# WHAT THE EXERCISE ASKS
Starting at the line that contains "body_ring(COLD, 54, 56, 10, WAX_R + 0.05)", reproduce each line exactly up to and including the line that contains "before = set(bpy.data.objects)". Reproduce nothing else.

_ _ _ _ _

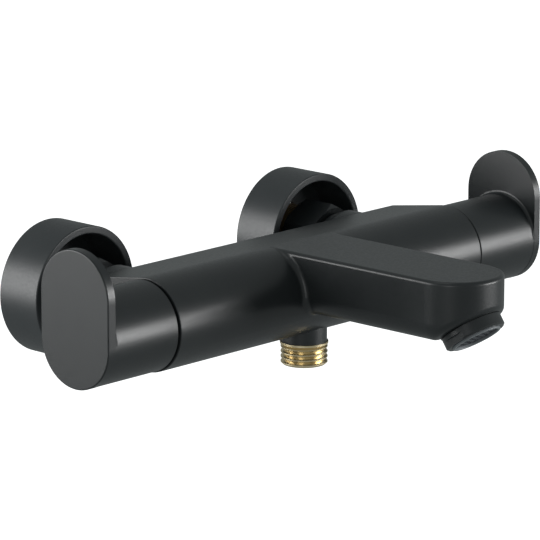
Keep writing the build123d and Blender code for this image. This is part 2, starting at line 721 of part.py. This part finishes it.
overtravel_spring = coil(61.7, 7.0, 1.2, 5.5, 3)
keep(overtravel_spring, "thermostat_overtravel_spring")

with BuildPart() as wax_element:
    body_ring(COLD, 42, 60.8, WAX_R)
    body_ring(COLD, 60.8, 67.8, 1.8)
    fillet(wax_element.faces().sort_by(Axis.X)[0].edges(), 2)
keep(wax_element, "wax_element")

with BuildPart() as shuttle:
    body_ring(COLD, *SHUTTLE, 10.6, 8.6)
    body_ring(COLD, 54, 56, 10, WAX_R + 0.05)
    for angle in range(0, 360, 60):
        spoke = radians(angle)
        drill((54, AXIS_Y + 6.9 * cos(spoke), 6.9 * sin(spoke)), (1, 0, 0), 1.4, 2)
keep(shuttle, "thermostat_shuttle")

return_spring = coil(34.6, 9.0, 1.5, 13.2, 5)
keep(return_spring, "thermostat_return_spring")
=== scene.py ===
"""Wall mounted bath faucet: finishes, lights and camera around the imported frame."""

import bmesh
import bpy
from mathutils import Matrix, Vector


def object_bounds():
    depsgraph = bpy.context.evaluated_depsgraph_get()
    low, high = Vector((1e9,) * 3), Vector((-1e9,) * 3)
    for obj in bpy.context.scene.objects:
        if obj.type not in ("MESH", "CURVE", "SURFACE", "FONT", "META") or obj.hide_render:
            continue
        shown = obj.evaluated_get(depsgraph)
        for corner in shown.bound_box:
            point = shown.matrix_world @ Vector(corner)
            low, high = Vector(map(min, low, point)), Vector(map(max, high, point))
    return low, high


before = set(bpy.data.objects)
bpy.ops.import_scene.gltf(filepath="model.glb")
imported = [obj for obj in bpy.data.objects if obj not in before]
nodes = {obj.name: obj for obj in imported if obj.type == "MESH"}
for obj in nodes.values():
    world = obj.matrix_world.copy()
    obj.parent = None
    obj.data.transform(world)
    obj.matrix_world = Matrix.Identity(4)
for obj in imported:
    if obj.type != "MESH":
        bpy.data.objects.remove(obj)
cad_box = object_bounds()


# Body casting with its spout: one brass casting with a matt black coating baked on.
# The coating has a very fine orange peel, a faint cloudiness and an uneven gloss.
# Most of a noise lies between these two values.
NOISE_LOW, NOISE_HIGH = 0.3, 0.7


def principled(name, base, rough, metallic=0.0):
    """A new material with its shader's constants set, and the parts that a finish is built on."""
    mat = bpy.data.materials.new(name)
    mat.use_nodes = True
    tree = mat.node_tree
    shader = tree.nodes["Principled BSDF"]
    shader.inputs["Base Color"].default_value = (*base, 1)
    shader.inputs["Roughness"].default_value = rough
    shader.inputs["Metallic"].default_value = metallic
    coords = tree.nodes.new("ShaderNodeTexCoord").outputs["Object"]
    return mat, tree, shader, coords


def grain(tree, coords, scale, stretch=(1, 1, 1), detail=3.0):
    """Noise on object coordinates, with a stretch along each axis."""
    mapping = tree.nodes.new("ShaderNodeMapping")
    mapping.inputs["Scale"].default_value = stretch
    noise = tree.nodes.new("ShaderNodeTexNoise")
    noise.inputs["Scale"].default_value = scale
    noise.inputs["Detail"].default_value = detail
    tree.links.new(coords, mapping.inputs["Vector"])
    tree.links.new(mapping.outputs["Vector"], noise.inputs["Vector"])
    return noise.outputs["Fac"]


def spread(tree, factor, low, high):
    """Maps the middle of a noise, where most of it lies, onto a range of numbers."""
    span = tree.nodes.new("ShaderNodeMapRange")
    span.inputs["From Min"].default_value = NOISE_LOW
    span.inputs["From Max"].default_value = NOISE_HIGH
    span.inputs["To Min"].default_value = low
    span.inputs["To Max"].default_value = high
    tree.links.new(factor, span.inputs["Value"])
    return span.outputs["Result"]


def tint(tree, shader, factor, dark, light):
    """Colours the shader between two tones by a factor."""
    ramp = tree.nodes.new("ShaderNodeValToRGB")
    ramp.color_ramp.elements[0].position = NOISE_LOW
    ramp.color_ramp.elements[0].color = (*dark, 1)
    ramp.color_ramp.elements[1].position = NOISE_HIGH
    ramp.color_ramp.elements[1].color = (*light, 1)
    tree.links.new(factor, ramp.inputs["Fac"])
    tree.links.new(ramp.outputs["Color"], shader.inputs["Base Color"])


def rough_bump(tree, shader, height, strength, distance):
    """Raises the surface by a height pattern."""
    bump = tree.nodes.new("ShaderNodeBump")
    bump.inputs["Strength"].default_value = strength
    bump.inputs["Distance"].default_value = distance
    tree.links.new(height, bump.inputs["Height"])
    tree.links.new(bump.outputs["Normal"], shader.inputs["Normal"])


def black_coating(name, dark, light, smooth, matt):
    """Baked matt black coating."""
    mat, tree, shader, coords = principled(name, light, matt)
    shader.inputs["Specular IOR Level"].default_value = 0.5
    cloud = grain(tree, coords, 60, detail=4)
    tint(tree, shader, cloud, dark, light)
    fine = grain(tree, coords, 900, detail=2)
    tree.links.new(spread(tree, fine, smooth, matt), shader.inputs["Roughness"])
    rough_bump(tree, shader, grain(tree, coords, 2600, detail=2), 0.12, 0.00006)
    return mat


def finish(mat, *names):
    """Gives a material to CAD nodes."""
    for name in names:
        for place in nodes[name].material_slots:
            place.material = mat


COAT_DARK = (0.012, 0.0145, 0.0155)
COAT_LIGHT = (0.015, 0.0178, 0.0187)
coat = black_coating("black_coat", COAT_DARK, COAT_LIGHT, 0.31, 0.38)
finish(coat, "body")


# Aerator: a black collar with flats for a spanner, a light grey plastic insert and,
# behind it, a stainless mesh that breaks up the jet, on a rubber seal.
finish(coat, "aerator_housing")


def moulded(name, dark, light, rough):
    """Moulded plastic with a faint mottle."""
    mat, tree, shader, coords = principled(name, light, rough)
    tint(tree, shader, grain(tree, coords, 140), dark, light)
    rough_bump(tree, shader, grain(tree, coords, 1800, detail=2), 0.1, 0.00005)
    return mat


def brushed(name, dark, light, rough, stretch):
    """Drawn or turned metal, with fine lines where the stretch differs between axes."""
    mat, tree, shader, coords = principled(name, light, rough, metallic=1.0)
    lines = grain(tree, coords, 700, stretch, detail=4)
    tint(tree, shader, lines, dark, light)
    tree.links.new(spread(tree, lines, rough - 0.06, rough + 0.1), shader.inputs["Roughness"])
    rough_bump(tree, shader, lines, 0.15, 0.00003)
    return mat


grey_plastic = moulded("grey_plastic", (0.14, 0.155, 0.165), (0.19, 0.205, 0.215), 0.4)
stainless = brushed("stainless", (0.45, 0.45, 0.45), (0.62, 0.62, 0.61), 0.3, (1, 1, 1))
# The mesh is a dark bluish grey, far darker than bare stainless: painted shade for its place deep in the
# aerator.
mesh_steel_painted_shade = brushed("mesh_steel_painted_shade", (0.05, 0.055, 0.065), (0.12, 0.13, 0.15), 0.42, (1, 1, 1))
rubber = moulded("rubber", (0.012, 0.012, 0.012), (0.02, 0.02, 0.02), 0.7)
finish(grey_plastic, "aerator_insert")
finish(mesh_steel_painted_shade, "aerator_mesh")
finish(rubber, "aerator_seal")


# Shower outlet: a turned brass nipple screwed up into the body, sealed by an O-ring,
# with its thread left bare for the hose.
brass = brushed("brass", (0.66, 0.53, 0.30), (0.86, 0.74, 0.50), 0.26, (0.15, 0.15, 3.0))
white_plastic = moulded("white_plastic", (0.66, 0.66, 0.63), (0.76, 0.76, 0.74), 0.4)
finish(brass, "shower_outlet")
finish(rubber, "outlet_oring")
finish(white_plastic, "outlet_check_cage", "outlet_check_poppet")


# Inlets: a brass tail in each boss with a black hexagonal union nut, a seal with a
# strainer, and a straight brass union into the wall with a non-return valve inside.
turned_brass = brushed("turned_brass", (0.40, 0.26, 0.11), (0.58, 0.41, 0.20), 0.32, (0.15, 3.0, 0.15))
for side in ("hot", "cold"):
    finish(turned_brass, f"{side}_inlet_tail", f"{side}_wall_union")
    finish(rubber, f"{side}_strainer_seal", f"{side}_rosette_oring")
    finish(white_plastic, f"{side}_check_cage", f"{side}_check_poppet")
nut_coat = black_coating("nut_coat", COAT_DARK, COAT_LIGHT, 0.28, 0.36)
finish(nut_coat, "hot_union_nut", "cold_union_nut")


# Rosettes: deep cups of drawn steel, coated black, that slide on the unions and hide
# the holes in the tiles.
# The rosettes' coat is a lighter black than the body's: painted light that lifts the shaded inside of the
# cups.
rosette_coat_painted_light = black_coating("rosette_coat_painted_light", (0.024, 0.028, 0.030), (0.029, 0.033, 0.035), 0.36, 0.44)
finish(rosette_coat_painted_light, "hot_rosette", "cold_rosette")


# Handles: at each end a hollow knob and its upright plate, cast in one, coated black.
# A plastic adapter, a screw and a grub screw from below fix each to its spindle.
handle_coat = black_coating("handle_coat", COAT_DARK, COAT_LIGHT, 0.31, 0.38)
black_plastic = moulded("black_plastic", (0.018, 0.018, 0.018), (0.03, 0.03, 0.03), 0.5)
for control in ("flow", "temperature"):
    finish(handle_coat, f"{control}_handle")
    finish(black_plastic, f"{control}_adapter", f"{control}_stop_ring")
    finish(stainless, f"{control}_adapter_screw", f"{control}_grub_screw")
    finish(turned_brass, f"{control}_retaining_nut")


# Cartridges: the flow and diverter discs at the hot end, the thermostat at the cold
# end, each in its housing with O-rings.
ceramic = moulded("ceramic", (0.78, 0.77, 0.73), (0.84, 0.83, 0.80), 0.12)
copper = brushed("copper", (0.45, 0.20, 0.11), (0.62, 0.30, 0.18), 0.3, (3.0, 0.15, 0.15))
finish(turned_brass, "flow_cartridge_housing", "flow_spindle", "thermostat_spindle", "thermostat_push_nut")
finish(rubber, "flow_cartridge_orings", "flow_base_seal", "thermostat_orings")
finish(ceramic, "flow_fixed_disc", "flow_moving_disc")
finish(black_plastic, "thermostat_housing")
finish(white_plastic, "thermostat_shuttle")
finish(copper, "wax_element")
finish(stainless, "thermostat_overtravel_spring", "thermostat_return_spring")


# Studio: a pale floor well below the faucet that glows, and that reflections and bounced
# light leave out, with four soft panels and an even pale surround.
FLOOR_DROP = 0.5
FLOOR_SIZE = 30
FLOOR_GLOW = 0.9
SURROUND_COLOUR = (0.93, 1, 1, 1)
SURROUND_STRENGTH = 0.3
low, high = Vector(cad_box[0]), Vector(cad_box[1])
floor_mesh = bpy.data.meshes.new("floor")
shape = bmesh.new()
bmesh.ops.create_grid(shape, x_segments=1, y_segments=1, size=FLOOR_SIZE)
bmesh.ops.translate(shape, verts=shape.verts, vec=(0, 0, low.z - FLOOR_DROP))
shape.to_mesh(floor_mesh)
shape.free()
floor = bpy.data.objects.new("floor", floor_mesh)
bpy.context.collection.objects.link(floor)
floor_mat, _, floor_shader, _ = principled("pale_floor", (0.9, 0.9, 0.9), 0.9)
floor_shader.inputs["Emission Color"].default_value = (1, 1, 1, 1)
floor_shader.inputs["Emission Strength"].default_value = FLOOR_GLOW
floor_mesh.materials.append(floor_mat)
floor.visible_diffuse = False
floor.visible_glossy = False

world = bpy.data.worlds.new("surround")
world.use_nodes = True
world.node_tree.nodes["Background"].inputs["Color"].default_value = SURROUND_COLOUR
world.node_tree.nodes["Background"].inputs["Strength"].default_value = SURROUND_STRENGTH
bpy.context.scene.world = world

middle = (low + high) / 2


def panel(name, place, width, height, power):
    """A soft light panel that faces the faucet."""
    data = bpy.data.lights.new(name, "AREA")
    data.shape = "RECTANGLE"
    data.size, data.size_y = width, height
    data.energy = power
    lamp = bpy.data.objects.new(name, data)
    lamp.location = place
    lamp.rotation_euler = (middle - lamp.location).to_track_quat("-Z", "Y").to_euler()
    bpy.context.collection.objects.link(lamp)


panel("left", Vector((-1.5, 1.3, 0.3)), 1.5, 1.2, 34)
panel("front", Vector((1.1, -1.5, 0.12)), 1.1, 0.6, 22)
panel("near", Vector((-1.7, -0.9, 0.2)), 0.6, 0.6, 3)
panel("top", Vector((-0.2, 0.3, 1.8)), 1.6, 0.5, 2)

# Camera: a long lens, from the left and a little above.
SENSOR_WIDTH = 36
LENS = 271.9
CAMERA_PLACE = Vector((-1.2877, -1.2691, 0.4234))
CAMERA_AIM = Vector((-0.00864, -0.0714, 0.00677))
camera_data = bpy.data.cameras.new("camera")
camera_data.sensor_width = SENSOR_WIDTH
camera_data.lens = LENS
camera = bpy.data.objects.new("camera", camera_data)
camera.location = CAMERA_PLACE
sight = CAMERA_AIM - CAMERA_PLACE
camera.rotation_euler = sight.to_track_quat("-Z", "Y").to_euler()
bpy.context.collection.objects.link(camera)
bpy.context.scene.camera = camera
bpy.context.scene.view_settings.view_transform = "Standard"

_ _ _ _ _

# RESULT FOR THIS EXERCISE
    body_ring(COLD, 54, 56, 10, WAX_R + 0.05)
    for angle in range(0, 360, 60):
        spoke = radians(angle)
        drill((54, AXIS_Y + 6.9 * cos(spoke), 6.9 * sin(spoke)), (1, 0, 0), 1.4, 2)
keep(shuttle, "thermostat_shuttle")

return_spring = coil(34.6, 9.0, 1.5, 13.2, 5)
keep(return_spring, "thermostat_return_spring")
=== scene.py ===
"""Wall mounted bath faucet: finishes, lights and camera around the imported frame."""

import bmesh
import bpy
from mathutils import Matrix, Vector


def object_bounds():
    depsgraph = bpy.context.evaluated_depsgraph_get()
    low, high = Vector((1e9,) * 3), Vector((-1e9,) * 3)
    for obj in bpy.context.scene.objects:
        if obj.type not in ("MESH", "CURVE", "SURFACE", "FONT", "META") or obj.hide_render:
            continue
        shown = obj.evaluated_get(depsgraph)
        for corner in shown.bound_box:
            point = shown.matrix_world @ Vector(corner)
            low, high = Vector(map(min, low, point)), Vector(map(max, high, point))
    return low, high


before = set(bpy.data.objects)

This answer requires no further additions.